Physics of nanostructured oxide materials and strongly correlated systems

Project aim: We expect to develop controlled production processes in which nanostructures and nanomaterials with desired properties will be created for environmental and spintronic applications.

 

About the project: Project consists of two sub-projects: Physics of strongly correlated electron systems and physics of nano-oxide magnetic materials. In the first sub-project we will investigate the spin, charge and energy transport in inhomogeneous systems with strong correlations (superconductors, spintronic and thermoelectric materials) using detailed physical characterization methods (X-ray diffraction, inelastic light scattering, absorption and photoluminescence, ellipsometry or electron-microprobe investigations, transport and magnetic measurements). We will tune intrinsic anisotropic properties and we will perform theoretical modeling based on experimental results.
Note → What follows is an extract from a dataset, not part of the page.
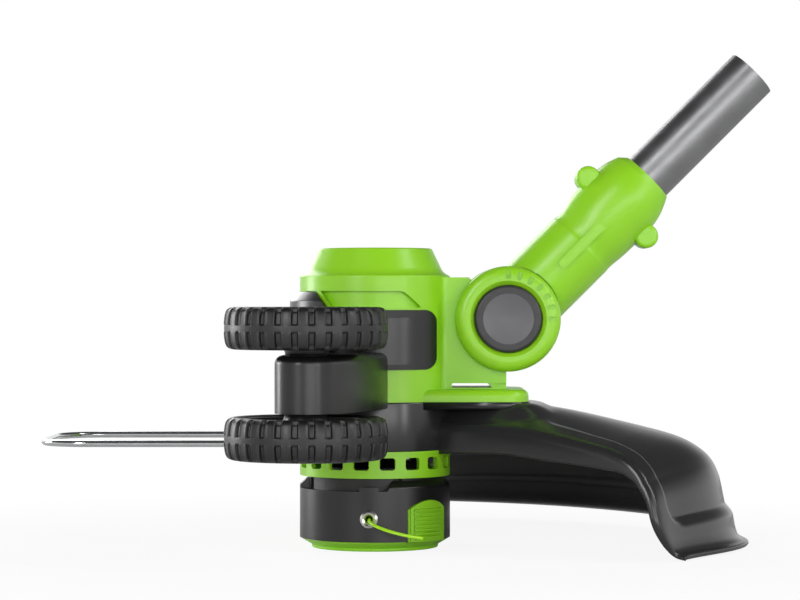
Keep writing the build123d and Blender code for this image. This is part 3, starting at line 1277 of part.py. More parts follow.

In the second sub-project the sol-gel and chemistry methods will be further developed and optimized for production of oxide nanomaterials based on TiO2, CeO2, ZnO and their derivatives doped with transition or rare earth elements. The proper characterization of these materials will be performed by the same set of advanced experimental techniques. Multiscale computer modeling will be used to investigate molecular transport through nanoporous media, whereas density functional theory will be performed in order to follow the changes of the electronic band structure of oxide –based nanomaterials with doping. We expect to develop controlled production processes in which nanostructures and nanomaterials with desired properties will be created for environmental and spintronic applications.